Record set>
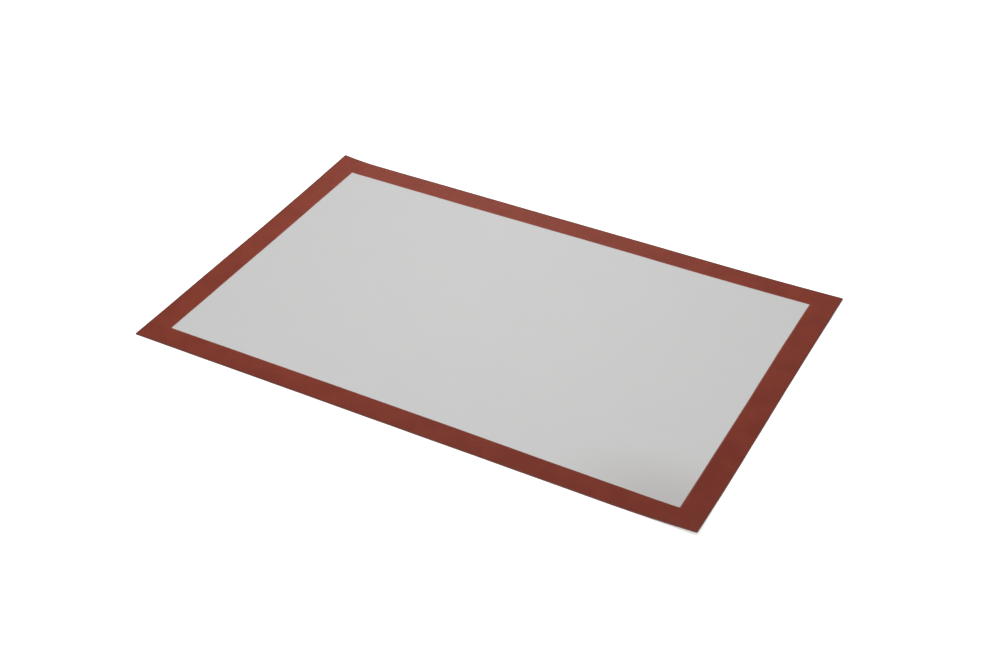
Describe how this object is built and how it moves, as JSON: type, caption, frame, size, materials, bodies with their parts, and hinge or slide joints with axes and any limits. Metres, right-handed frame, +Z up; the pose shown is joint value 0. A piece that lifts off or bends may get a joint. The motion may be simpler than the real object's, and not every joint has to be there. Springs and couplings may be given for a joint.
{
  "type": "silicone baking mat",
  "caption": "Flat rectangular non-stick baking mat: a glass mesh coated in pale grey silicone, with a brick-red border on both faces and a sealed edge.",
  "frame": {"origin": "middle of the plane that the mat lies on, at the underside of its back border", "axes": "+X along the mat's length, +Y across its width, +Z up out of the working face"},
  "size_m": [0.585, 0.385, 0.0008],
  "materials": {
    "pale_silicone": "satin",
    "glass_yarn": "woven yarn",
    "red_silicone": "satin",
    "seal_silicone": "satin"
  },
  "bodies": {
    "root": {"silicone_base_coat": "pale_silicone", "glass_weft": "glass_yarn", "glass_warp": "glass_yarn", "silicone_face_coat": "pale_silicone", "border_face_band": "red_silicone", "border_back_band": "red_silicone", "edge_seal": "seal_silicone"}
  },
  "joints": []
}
==
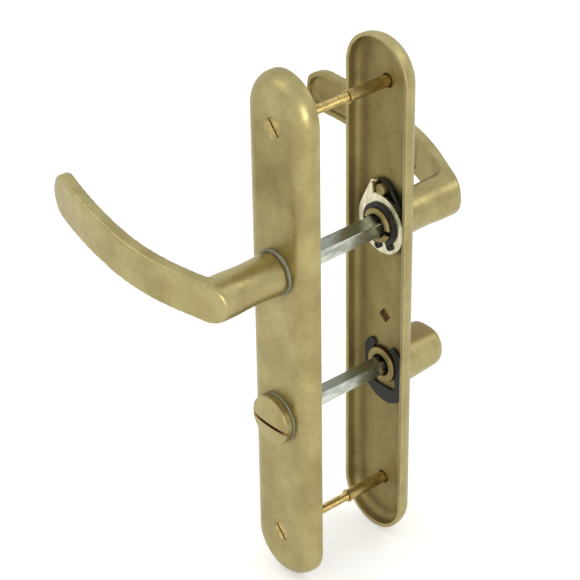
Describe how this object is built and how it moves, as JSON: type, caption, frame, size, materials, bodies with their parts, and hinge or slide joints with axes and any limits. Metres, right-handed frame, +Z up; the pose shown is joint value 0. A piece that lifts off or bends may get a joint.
---
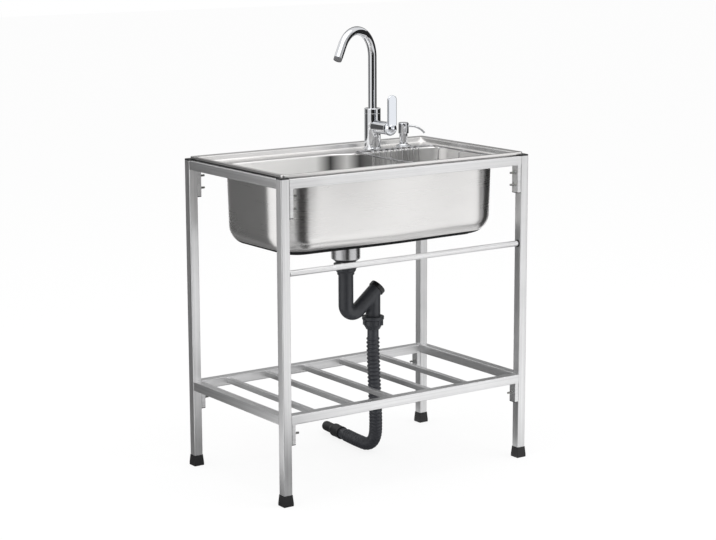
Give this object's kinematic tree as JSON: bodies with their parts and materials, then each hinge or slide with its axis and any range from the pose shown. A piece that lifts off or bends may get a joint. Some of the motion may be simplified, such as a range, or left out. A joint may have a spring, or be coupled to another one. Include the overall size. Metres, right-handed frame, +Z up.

Directive> Each line of the data that includes the word "materials" counts once; report the total and nothing more.

Right answer> 4